Sometimes our parliamentarians muster an unusual degree of levity when discussing serious issues.
Take a debate in the House of Lords this week. During a discussion on the return of refused asylum seekers to countries like Sudan, Iraq and Zimbabwe, the Security Minister, Admiral Lord West said, almost inexplicably:
“I am in a particularly good mood, because 203 years ago today, at this time, sadly, Lord Nelson was mortally wounded, but we were about to win a great victory. It is a marvellous day for me in that sense, as well.”
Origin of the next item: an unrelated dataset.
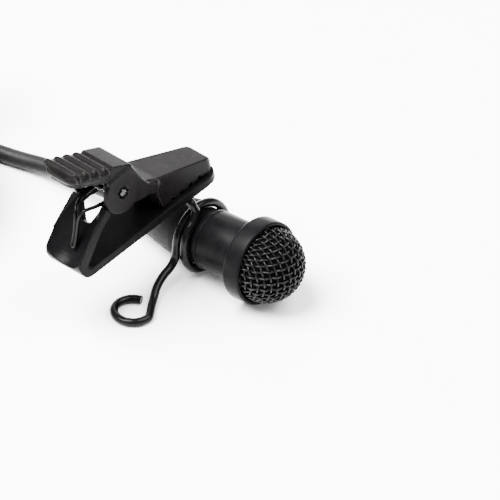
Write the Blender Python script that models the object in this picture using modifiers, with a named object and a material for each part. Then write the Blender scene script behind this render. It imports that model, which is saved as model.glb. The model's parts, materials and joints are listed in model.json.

The sharp-witted Baroness Williams, a long-time campaigner for the rights of refugees, leapt in:
“My Lords, will the noble Lord West rise to the boldness of his great predecessor, Lord Nelson—to whom he has rightly paid tribute—and suggest that the Government take a bold step: namely, to permit Zimbabwean refugees in this country to work until they return, not least because, in doing so, they will gain some of the professional experience and knowledge that a newly democratic Zimbabwe will desperately need, and to which the United Kingdom Government could contribute in the way that his predecessor contributed to the great battle at Trafalgar?”
Sadly, Lord West was having none of it:
“My Lords, I would not for a moment dream of stepping into those shoes. I have found that whenever I do anything bold, I get rather a slapping, so I have to be a little careful about being overbold.
As the noble Baroness well knows, it is not generally our policy to let people work because it gets people linked and looped into the country and we have to have a proper policy of returning people. That policy really has worked. We have fewer people applying, we have been successful in getting people back, and there are benefits from that.”
There was a further reference to the promise that Gordon Brown made before the summer to look at the situation of Zimbabwean refused asylum seekers:
“As for Zimbabweans, people who have done 12 months where it is not their responsibility are allowed to work. We are looking to see whether there is anything else that we can do for them but, generally, we should not let people work because the aim must be that, if they are not here properly, they should go back to their country of origin.”
We await to see what comes of their “looking to see” what can be done for Zimbabweans, but debates like this keep the pressure on the Government, and make sure that the promise cannot be forgotten.